> [GIVEN PROBLEM]:
Going from the top of the data below, give again each line through the one containing "return centre, angle[order], radius[order], ring[order, 2]", both ends kept.
........
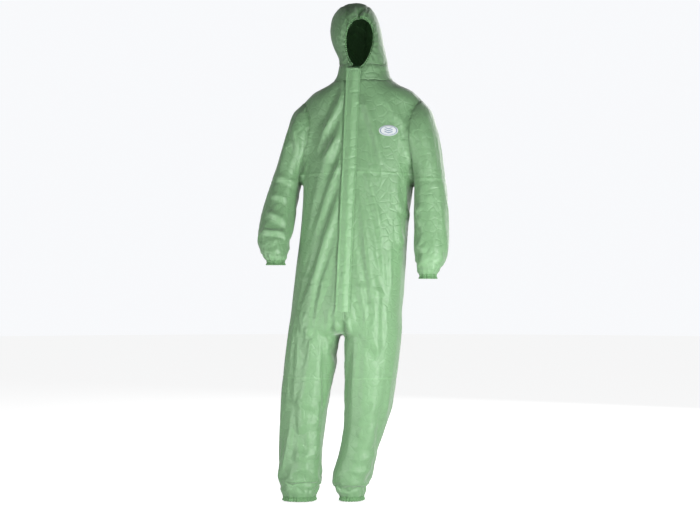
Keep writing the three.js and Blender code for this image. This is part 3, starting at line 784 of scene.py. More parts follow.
def rim_loop(name):
    """Angle, radius and height of the suit's cloth where it ends at a cuff or ankle."""
    points, faces = SUIT["points"], SUIT["faces"]
    net = Net(faces, SUIT["labels"], len(points))
    rim = net.touches(net.rim)
    centre = ring_centre(name)
    near = rim & (np.abs(points[:, 2] - low(name) - END_HEM) < 0.012)
    near &= np.hypot(points[:, 0] - centre[0], points[:, 1] - centre[1]) < 0.09
    ring = points[near]
    angle = np.arctan2(ring[:, 1] - centre[1], ring[:, 0] - centre[0])
    order = np.argsort(angle)
    radius = np.hypot(ring[:, 0] - centre[0], ring[:, 1] - centre[1])
    return centre, angle[order], radius[order], ring[order, 2]


def gathered_hem(name, count, pleats, seed):
    """The end of a sleeve or leg, gathered on its elastic. Down the hem the radius keeps the cloth's own,
    less a waist at the elastic, plus pleats: a wave round the ring that grows from nothing at the cloth
    to full at the edge, and turns in on itself at the bottom."""
    centre, angle, radius, height = rim_loop(name)
    turn = np.linspace(-math.pi, math.pi, count, endpoint=False)
    base = np.interp(turn, angle, radius, period=2 * math.pi)
    top = np.interp(turn, angle, height, period=2 * math.pi)
    rng = np.random.default_rng(seed)
    wander = sum(rng.uniform(0.2, 0.9) * np.sin(k * turn + rng.uniform(0, 6)) for k in (1, 2, 3, 5))
    wave = np.cos(pleats * turn + wander) * (0.75 + 0.25 * np.sin(7 * turn + wander))
    down = np.array([0, 0.1, 0.2, 0.3, 0.4, 0.5, 0.6, 0.7, 0.8, 0.9, 0.97, 1.0,
                     0.97, 0.85, 0.6, 0.3])[:, None]
    inner = np.array([0] * 11 + [0.0009, 0.0018, 0.0022, 0.0022, 0.0022])[:, None]
    grown = smooth_step(down, 0.0, 0.35)
    waist = 0.0022 * np.exp(-((down - 0.42) / 0.2) ** 2)
    r = base - waist + 0.0016 * smooth_step(down, 0.6, 1.0) - inner + 0.0017 * wave * grown
    z = top - down * (top - low(name) - 0.0005) + 0.0008 * wave * smooth_step(down, 0.7, 1)
    points = np.stack([centre[0] + r * np.cos(turn), centre[1] + r * np.sin(turn), z], -1)
    faces = grid_faces(len(down), count, wrap=True)[:, ::-1]
    return points.reshape(-1, 3), faces, np.repeat(down[:, 0], count)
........
> [ANSWER IN FULL]:
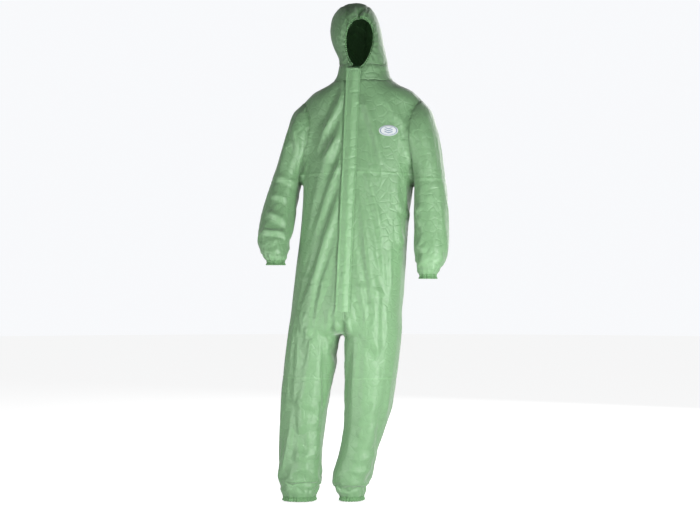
Keep writing the three.js and Blender code for this image. This is part 3, starting at line 784 of scene.py. More parts follow.
def rim_loop(name):
    """Angle, radius and height of the suit's cloth where it ends at a cuff or ankle."""
    points, faces = SUIT["points"], SUIT["faces"]
    net = Net(faces, SUIT["labels"], len(points))
    rim = net.touches(net.rim)
    centre = ring_centre(name)
    near = rim & (np.abs(points[:, 2] - low(name) - END_HEM) < 0.012)
    near &= np.hypot(points[:, 0] - centre[0], points[:, 1] - centre[1]) < 0.09
    ring = points[near]
    angle = np.arctan2(ring[:, 1] - centre[1], ring[:, 0] - centre[0])
    order = np.argsort(angle)
    radius = np.hypot(ring[:, 0] - centre[0], ring[:, 1] - centre[1])
    return centre, angle[order], radius[order], ring[order, 2]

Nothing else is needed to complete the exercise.